A la suite d'une première querelle en mars sur l'utilisation de l'image des internationaux, une convention que Kylian Mbappé et ses conseillers souhaitent modifier, les deux parties s'étaient rencontrées, sans toutefois parvenir à un accord. En déclarant lundi dans L'Equipe que "rien ne changera d'ici la Coupe du monde", le président de la FFF, Noël Le Graët, a rallumé la mèche. Dans la foulée, Kylian Mbappé a décidé de ne pas prendre part à la séance photo prévue mardi. 

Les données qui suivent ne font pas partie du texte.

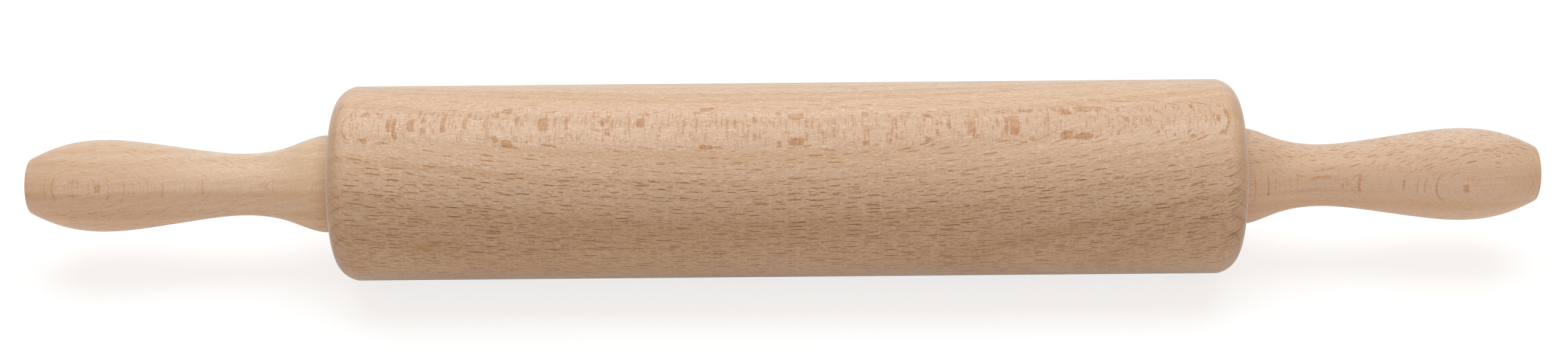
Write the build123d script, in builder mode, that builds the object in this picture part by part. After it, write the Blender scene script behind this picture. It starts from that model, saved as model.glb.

La menace de boycott a rapidement porté ses fruits : la fédération a en effet annoncé qu'elle s'engageait à "travailler aux contours d'un nouvel accord qui lui permettra d'assurer ses intérêts tout en prenant en considération les préoccupations et convictions légitimes exprimées unanimement par ses joueurs". Kylian Mbappé a donc bien participé ce mardi aux opérations marketing lors du stage des Bleus. Auprès de L'Express, Pierre Rondeau, économiste du sport, professeur à la Sports Management School et co-auteur du livre Grand Footoir (Editions Solar), analyse cette convention élaborée en 2010 et explique pourquoi le buteur de 23 ans souhaite pouvoir garder le choix des marques auxquelles son image est associée.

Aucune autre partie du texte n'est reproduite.